For the second batch of dough as I wasn't sure how active my yeast was, I doubled the quantity of yeast and activated it first with a tsp each of sugar and flour mixed with a tablespoon or two of water to make a paste and left it covered for 15 minutes until it was quite spongy.
I used a tsp vanilla extract instead of grated lemon rind in the dough and added ½ tsp ground cinnamon to the toasted pecan mix.
I pinched the 2 ends of the braid to form a circle, which I placed on a parchment lined baking tray.

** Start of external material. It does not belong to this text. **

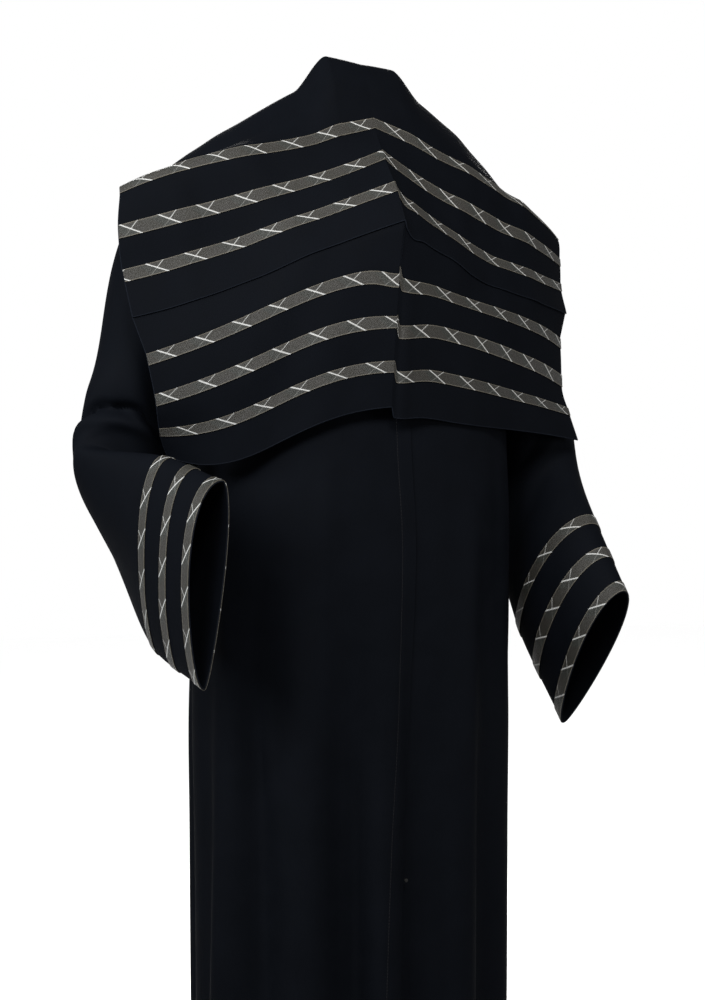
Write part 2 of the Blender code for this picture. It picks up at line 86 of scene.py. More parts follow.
# Threads of a crossing: the unit normal along and across the ribbon, and half the thread's width
BOLD_THREAD = (0.517, 0.856, 0.72)
SECOND_THREAD = (0.627, -0.779, 0.48)
FAINT_THREAD = (0.627, -0.779, 0.42)

# Front closure. A stitch's sections hold the share of its length, the half width and the lift
PLACKET_WIDTH = 17.0
PLACKET_RISE = 0.30
PLACKET_EASE = 1.6
GROOVE_DEPTH = 0.35
GROOVE_WIDTH = 1.1
UNDERLAP = 36.0
UNDERLAP_EASE = 30.0
STITCH_LENGTH = 2.6
STITCH_PITCH = 3.8
STITCH_LIFT = 0.1
STITCH_SECTIONS = ((0.0, 0.25, -0.05), (0.25, 0.5, 0.22), (0.75, 0.5, 0.22), (1.0, 0.25, -0.05))

# Body: level rings from the hem up to the neckline
Ring = namedtuple("Ring", "z half side_y front back edge_x")
BODY_RINGS = (
    Ring(z=-1360, half=184, side_y=40, front=-122, back=200, edge_x=-10),
    Ring(z=-1180, half=185, side_y=39, front=-122, back=196, edge_x=-8),
    Ring(z=-1000, half=188, side_y=37, front=-121, back=190, edge_x=-3),
    Ring(z=-850, half=192, side_y=36, front=-120, back=182, edge_x=4),
    Ring(z=-690, half=197, side_y=35, front=-119, back=172, edge_x=16),
    Ring(z=-510, half=197, side_y=31, front=-117, back=156, edge_x=22),
    Ring(z=-390, half=192, side_y=26, front=-113, back=143, edge_x=17),
    Ring(z=-255, half=186, side_y=19, front=-102, back=128, edge_x=15),
    Ring(z=-150, half=182, side_y=14, front=-82, back=112, edge_x=15),
    Ring(z=-90, half=179, side_y=13, front=-56, back=94, edge_x=15),
    Ring(z=-52.5, half=171, side_y=12, front=-38, back=72, edge_x=15),
    Ring(z=-14, half=120, side_y=9, front=-36, back=60, edge_x=15),
    Ring(z=14, half=72, side_y=5, front=-38, back=52, edge_x=15),
)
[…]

I baked the babka for closer to 40 minutes than 30 minutes.
I reduced the sugar in the syrup to ⅔ cup. Once the sugar had dissolved I simmered the syrup for 5 minutes with a cinnamon stick. I left the cinnamon stick in the syrup while it cooled and used all the syrup on the cake.
Please try this recipe as despite the number of steps, the outcome is so worth it. The cake is no delicate flower though - it's dense, moist, sweet, chocolately and crunchy all at the same time.
Many thanks to Juliana for being my partner in Plate 2 Plate.